Euler's constant.

**Also sprach Zarathustra** · May 23rd 2011, 04:48 AM

Hello!

How to prove that $a_n=\Sigma^n_{k=1}\frac{1}{k}-log(n)$
is a bounded sequence. ( $0 \leqslant a_n \leqslant 1$ )

Thanks!

**chisigma** · May 23rd 2011, 05:36 AM

Originally Posted by Also sprach Zarathustra

Hello!

How to prove that $a_n=\Sigma^n_{k=1}\frac{1}{k}-log(n)$
is a bounded sequence. ( $0 \leqslant a_n \leqslant 1$ )

Thanks!

Taking into account the basic identity...

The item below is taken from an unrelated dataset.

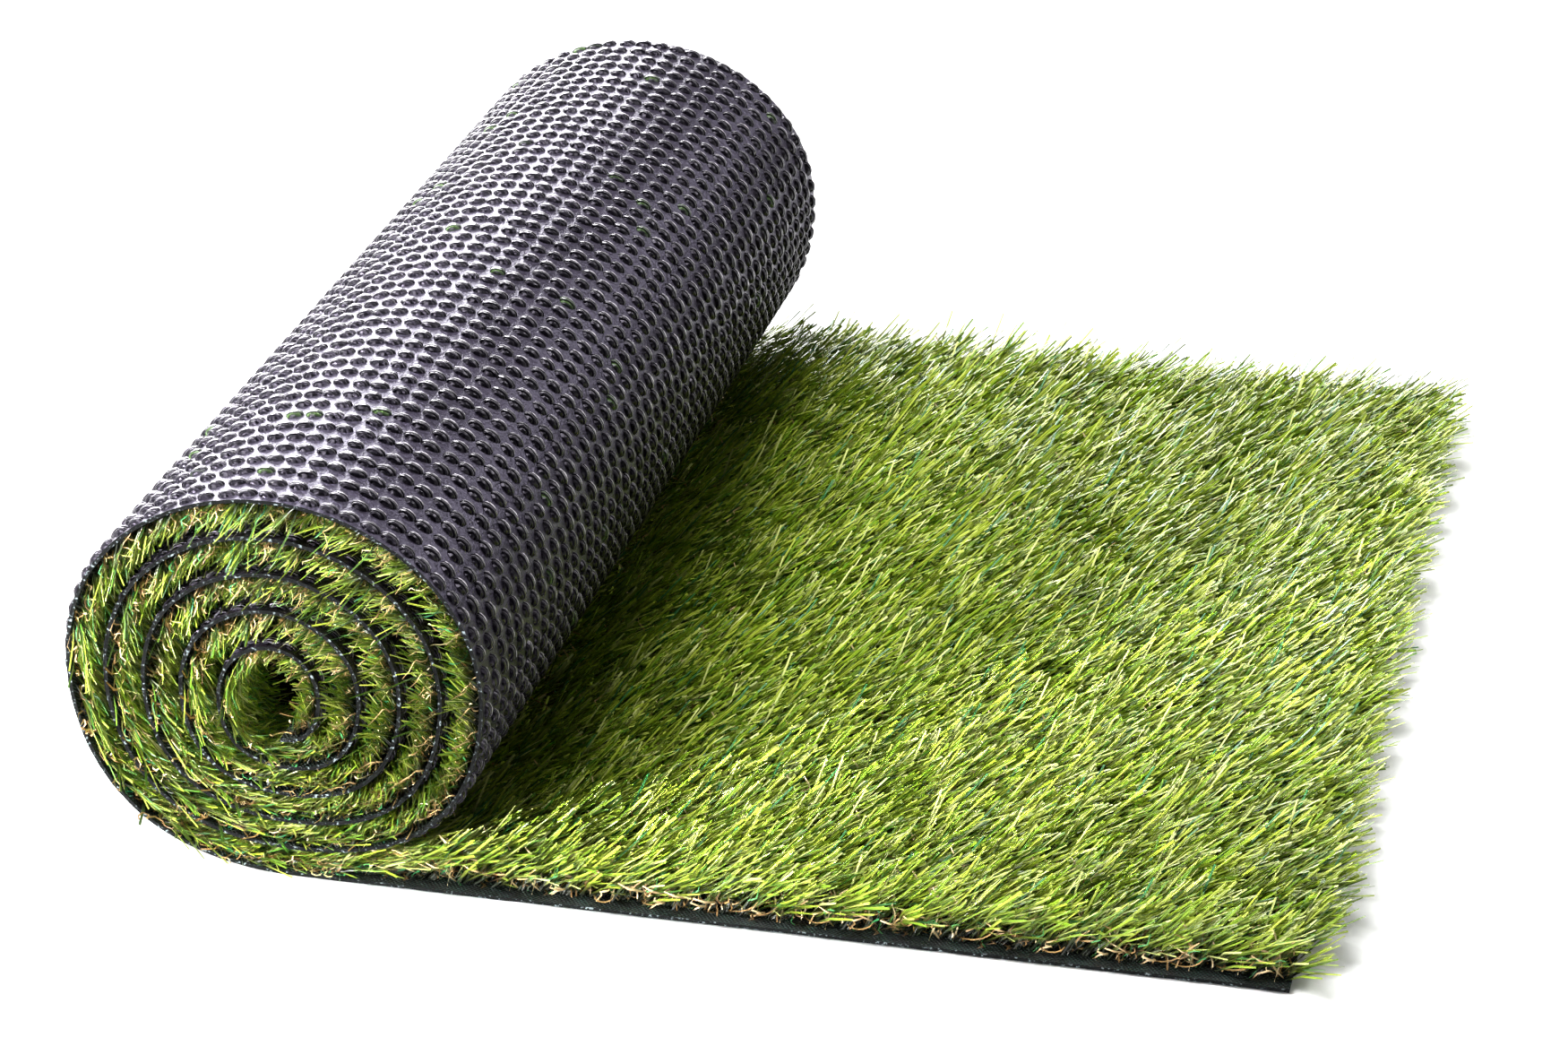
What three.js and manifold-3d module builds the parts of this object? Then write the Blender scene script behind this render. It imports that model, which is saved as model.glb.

$\gamma= \lim_{k \rightarrow \infty} \sum_{n=1}^{k} (\frac{1}{n} - \ln n) = \int_{1}^{\infty} (\frac{1}{\lfloor\ x\ \rfloor} - \frac{1}{x})\ dx$ (1)

... solving the integral in (1) You obtain...

$\gamma= 1 + \sum_{n=2}^{\infty} (\frac{1}{n} - \ln \frac{n}{n-1})$ (2)

Now because for $n \ge 2$ is...

$\ln \frac{n}{n-1} = \frac{1}{n-1} - \frac{1}{2\ (n-1)^{2}} + ... > \frac{1}{n}$ (3)

... each term of the 'infinite sum' in (2) is <0 and therefore is $\gamma<1$ ...

Kind regards

$\chi$ $\sigma$

**FernandoRevilla** · May 23rd 2011, 05:41 AM

Hint Compare $\sum_{n=1}^N1/n$ with $\int_1^Ndx/x=\log N$ , you'll obtain

$\log (N+1)\leq \sum_{n=1}^N1/n\leq 1+\log N$

Edited: Sorry, I didn't see chisigma's post.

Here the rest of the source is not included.